### EXERCISE AIM
Repeat the whole listing below, word for word.

------------------------

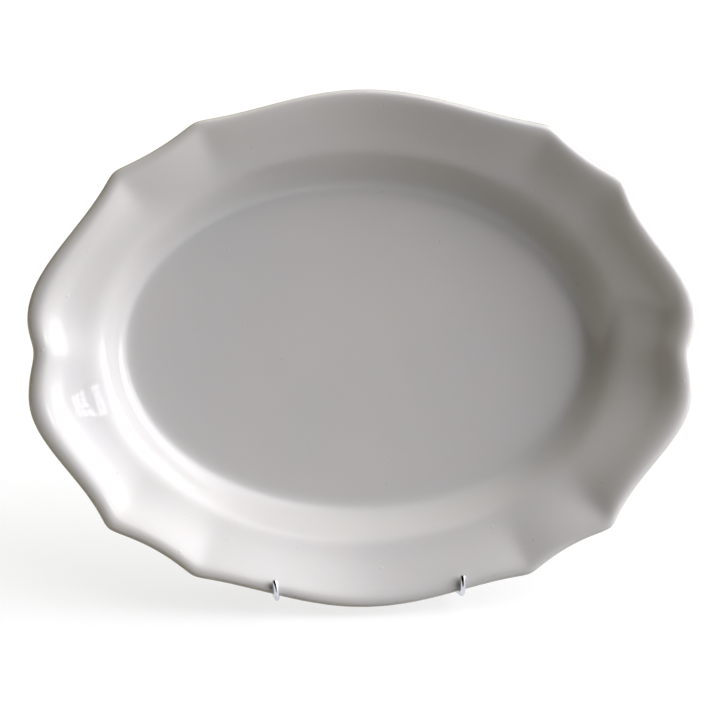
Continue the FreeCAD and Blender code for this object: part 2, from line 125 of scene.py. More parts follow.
# The section, as control points: mean distance out from the floor's edge, and height. From the
# middle of the floor over the wall, flange and rolled rim, then back round the foot ring.
SECTION = [
    (-110, FLOOR),
    (-90, FLOOR),
    (-60, FLOOR),
    (-30, FLOOR),
    (-6, FLOOR),
    (3, FLOOR),
    (8, FLOOR + 1.2),
    (12.5, FLOOR + 5),
    (WALL_RUN - 5.5, VERGE - 7),
    (WALL_RUN - 1.5, VERGE - 3),
    (WALL_RUN + 3.5, VERGE + 0.8),
    (WALL_RUN + 10, VERGE + 3.3),
    (WALL_RUN + 17, VERGE + 6.3),
    (RIM_RUN - 21, VERGE + 9.3),
    (RIM_RUN - 16, VERGE + 12.3),
    (RIM_RUN - 12, VERGE + 14.6),
    (RIM_RUN - 8.5, CREST - 0.6),
    (RIM_RUN - 5.5, CREST + 0.3),
    (RIM_RUN - 2.5, CREST + 0.1),
    (RIM_RUN - 0.2, CREST - 1.1),
    (RIM_RUN + 0.5, CREST - 3.4),
    (RIM_RUN - 0.3, CREST - 5.7),
    (RIM_RUN - 3.2, CREST - 6.4),
    (RIM_RUN - 7, CREST - 6.7),
    (RIM_RUN - 11, CREST - 8),
    (RIM_RUN - 16, UNDER + 11.4),
    (RIM_RUN - 22, UNDER + 8.3),
    (WALL_RUN + 15, UNDER + 5),
    (WALL_RUN + 8.5, UNDER + 2.4),
    (WALL_RUN + 3.5, UNDER + 0.2),
    (WALL_RUN - 0.5, UNDER - 2.6),
    (17.5, BASE + 9.4),
    (13, BASE + 4.6),
    (8.8, BASE + 0.9),
    (7.6, BASE - 1.7),
    (6.6, 0),
    (4.6, 0),
    (2.6, 0),
    (1.6, BASE - 1.7),
    (0.2, BASE),
    (-6, BASE),
    (-30, BASE),
    (-60, BASE),
    (-90, BASE),
    (-110, BASE),
]
WALL_FOOT_POLE = 6              # the control point at the foot of the wall, where glaze pools
EDGE_POLE = 20                  # the outermost control point, where glaze runs thin and a warm reflection is painted on
FOOT_POLE = 36                  # the control point under the bare foot ring

# ---------------------------------------------------------------- the easel's place in the row


def joint(name):
    """A joint of the record."""
    return next(item for item in frame["joints"] if item["name"] == name)


ACROSS = Vector((1, 0, 0))
UP = Vector(joint("platter_lift")["axis"]).normalized()
OUT = ACROSS.cross(UP)
LEAN = math.atan2(UP.y, UP.z)
EASEL_CENTRE = Vector(joint("leg_fold")["pos_m"]) - UP * PIVOT_HEIGHT * MM + OUT * PIVOT_DEPTH * MM
PLATTER_CENTRE = EASEL_CENTRE - ACROSS * EASEL_OFFSET * MM


def placed(points, centre):
    """Easel millimetres to metres in the row frame."""
    points = np.asarray(points, float)
    axes = np.array([ACROSS, UP, OUT], float)
    return points @ axes * MM + np.array(centre, float)


def new_mesh(name, vertices, faces, smooth=True):
    """A mesh object from arrays of points and faces."""
    mesh = bpy.data.meshes.new(name)
    mesh.from_pydata([tuple(v) for v in vertices], [], faces)
    mesh.polygons.foreach_set("use_smooth", [smooth] * len(mesh.polygons))
    mesh.update()
    piece = bpy.data.objects.new(name, mesh)
    bpy.context.scene.collection.objects.link(piece)
    return piece


def store(piece, name, values):
    """A number for each point of a piece, for its material to read."""
    attribute = piece.data.attributes.new(name, "FLOAT", "POINT")
    attribute.data.foreach_set("value", np.asarray(values, np.float32))


# ---------------------------------------------------------------- platter


def turned(vector, degrees):
    """A flat vector turned anticlockwise."""
    angle = math.radians(degrees)
    turn = np.array([[math.cos(angle), -math.sin(angle)], [math.sin(angle), math.cos(angle)]])
    return turn @ vector


def rim_heading(kind, point, chord, hollow):
    """Direction of the clockwise rim at one of its points."""
    if kind == "crown":
        return np.array([math.copysign(1, point[1]), 0])
    if kind == "lobe":
        return np.array([0, -math.copysign(1, point[0])])
    return turned(chord / np.linalg.norm(chord), hollow)


def rim_handle(kind):
    """Length of a rim curve's handle, as a share of its chord."""
    return LOBE_HANDLE if kind == "lobe" else RIM_HANDLE


def rim_points():
    """Points along the rim: a cubic curve from each listed point to the next."""
    points = []
    share = np.linspace(0, 1, RIM_STEPS, endpoint=False)[:, None]
    for index, (kind, x, y, hollow) in enumerate(RIM):
        next_kind, next_x, next_y, _ = RIM[(index + 1) % len(RIM)]
        start = np.array([x, y], float)
        end = np.array([next_x, next_y], float)
        chord = end - start
        length = np.linalg.norm(chord)
        leave = start + rim_heading(kind, start, chord, -hollow) * rim_handle(kind) * length
        arrive = end - rim_heading(next_kind, end, chord, hollow) * rim_handle(next_kind) * length
        points.append(
            (1 - share) ** 3 * start + 3 * (1 - share) ** 2 * share * leave
            + 3 * (1 - share) * share ** 2 * arrive + share ** 3 * end)
    return np.concatenate(points)


def rim_radii():
    """Distance of the rim from the centre, at each of TURN_POLES even angles."""
    points = rim_points()
    angles = np.arctan2(points[:, 1], points[:, 0]) % (2 * math.pi)
    order = np.argsort(angles)
    turns = np.arange(TURN_POLES) * 2 * math.pi / TURN_POLES
    return np.interp(turns, angles[order], np.hypot(*points[order].T), period=2 * math.pi)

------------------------

### EXERCISE ANSWER
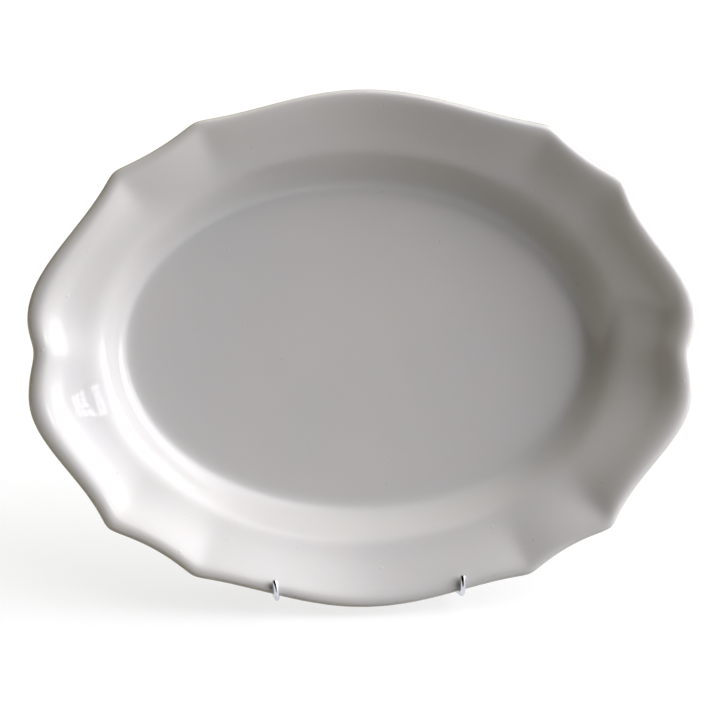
Continue the FreeCAD and Blender code for this object: part 2, from line 125 of scene.py. More parts follow.
# The section, as control points: mean distance out from the floor's edge, and height. From the
# middle of the floor over the wall, flange and rolled rim, then back round the foot ring.
SECTION = [
    (-110, FLOOR),
    (-90, FLOOR),
    (-60, FLOOR),
    (-30, FLOOR),
    (-6, FLOOR),
    (3, FLOOR),
    (8, FLOOR + 1.2),
    (12.5, FLOOR + 5),
    (WALL_RUN - 5.5, VERGE - 7),
    (WALL_RUN - 1.5, VERGE - 3),
    (WALL_RUN + 3.5, VERGE + 0.8),
    (WALL_RUN + 10, VERGE + 3.3),
    (WALL_RUN + 17, VERGE + 6.3),
    (RIM_RUN - 21, VERGE + 9.3),
    (RIM_RUN - 16, VERGE + 12.3),
    (RIM_RUN - 12, VERGE + 14.6),
    (RIM_RUN - 8.5, CREST - 0.6),
    (RIM_RUN - 5.5, CREST + 0.3),
    (RIM_RUN - 2.5, CREST + 0.1),
    (RIM_RUN - 0.2, CREST - 1.1),
    (RIM_RUN + 0.5, CREST - 3.4),
    (RIM_RUN - 0.3, CREST - 5.7),
    (RIM_RUN - 3.2, CREST - 6.4),
    (RIM_RUN - 7, CREST - 6.7),
    (RIM_RUN - 11, CREST - 8),
    (RIM_RUN - 16, UNDER + 11.4),
    (RIM_RUN - 22, UNDER + 8.3),
    (WALL_RUN + 15, UNDER + 5),
    (WALL_RUN + 8.5, UNDER + 2.4),
    (WALL_RUN + 3.5, UNDER + 0.2),
    (WALL_RUN - 0.5, UNDER - 2.6),
    (17.5, BASE + 9.4),
    (13, BASE + 4.6),
    (8.8, BASE + 0.9),
    (7.6, BASE - 1.7),
    (6.6, 0),
    (4.6, 0),
    (2.6, 0),
    (1.6, BASE - 1.7),
    (0.2, BASE),
    (-6, BASE),
    (-30, BASE),
    (-60, BASE),
    (-90, BASE),
    (-110, BASE),
]
WALL_FOOT_POLE = 6              # the control point at the foot of the wall, where glaze pools
EDGE_POLE = 20                  # the outermost control point, where glaze runs thin and a warm reflection is painted on
FOOT_POLE = 36                  # the control point under the bare foot ring

# ---------------------------------------------------------------- the easel's place in the row


def joint(name):
    """A joint of the record."""
    return next(item for item in frame["joints"] if item["name"] == name)


ACROSS = Vector((1, 0, 0))
UP = Vector(joint("platter_lift")["axis"]).normalized()
OUT = ACROSS.cross(UP)
LEAN = math.atan2(UP.y, UP.z)
EASEL_CENTRE = Vector(joint("leg_fold")["pos_m"]) - UP * PIVOT_HEIGHT * MM + OUT * PIVOT_DEPTH * MM
PLATTER_CENTRE = EASEL_CENTRE - ACROSS * EASEL_OFFSET * MM


def placed(points, centre):
    """Easel millimetres to metres in the row frame."""
    points = np.asarray(points, float)
    axes = np.array([ACROSS, UP, OUT], float)
    return points @ axes * MM + np.array(centre, float)


def new_mesh(name, vertices, faces, smooth=True):
    """A mesh object from arrays of points and faces."""
    mesh = bpy.data.meshes.new(name)
    mesh.from_pydata([tuple(v) for v in vertices], [], faces)
    mesh.polygons.foreach_set("use_smooth", [smooth] * len(mesh.polygons))
    mesh.update()
    piece = bpy.data.objects.new(name, mesh)
    bpy.context.scene.collection.objects.link(piece)
    return piece


def store(piece, name, values):
    """A number for each point of a piece, for its material to read."""
    attribute = piece.data.attributes.new(name, "FLOAT", "POINT")
    attribute.data.foreach_set("value", np.asarray(values, np.float32))


# ---------------------------------------------------------------- platter


def turned(vector, degrees):
    """A flat vector turned anticlockwise."""
    angle = math.radians(degrees)
    turn = np.array([[math.cos(angle), -math.sin(angle)], [math.sin(angle), math.cos(angle)]])
    return turn @ vector


def rim_heading(kind, point, chord, hollow):
    """Direction of the clockwise rim at one of its points."""
    if kind == "crown":
        return np.array([math.copysign(1, point[1]), 0])
    if kind == "lobe":
        return np.array([0, -math.copysign(1, point[0])])
    return turned(chord / np.linalg.norm(chord), hollow)


def rim_handle(kind):
    """Length of a rim curve's handle, as a share of its chord."""
    return LOBE_HANDLE if kind == "lobe" else RIM_HANDLE


def rim_points():
    """Points along the rim: a cubic curve from each listed point to the next."""
    points = []
    share = np.linspace(0, 1, RIM_STEPS, endpoint=False)[:, None]
    for index, (kind, x, y, hollow) in enumerate(RIM):
        next_kind, next_x, next_y, _ = RIM[(index + 1) % len(RIM)]
        start = np.array([x, y], float)
        end = np.array([next_x, next_y], float)
        chord = end - start
        length = np.linalg.norm(chord)
        leave = start + rim_heading(kind, start, chord, -hollow) * rim_handle(kind) * length
        arrive = end - rim_heading(next_kind, end, chord, hollow) * rim_handle(next_kind) * length
        points.append(
            (1 - share) ** 3 * start + 3 * (1 - share) ** 2 * share * leave
            + 3 * (1 - share) * share ** 2 * arrive + share ** 3 * end)
    return np.concatenate(points)


def rim_radii():
    """Distance of the rim from the centre, at each of TURN_POLES even angles."""
    points = rim_points()
    angles = np.arctan2(points[:, 1], points[:, 0]) % (2 * math.pi)
    order = np.argsort(angles)
    turns = np.arange(TURN_POLES) * 2 * math.pi / TURN_POLES
    return np.interp(turns, angles[order], np.hypot(*points[order].T), period=2 * math.pi)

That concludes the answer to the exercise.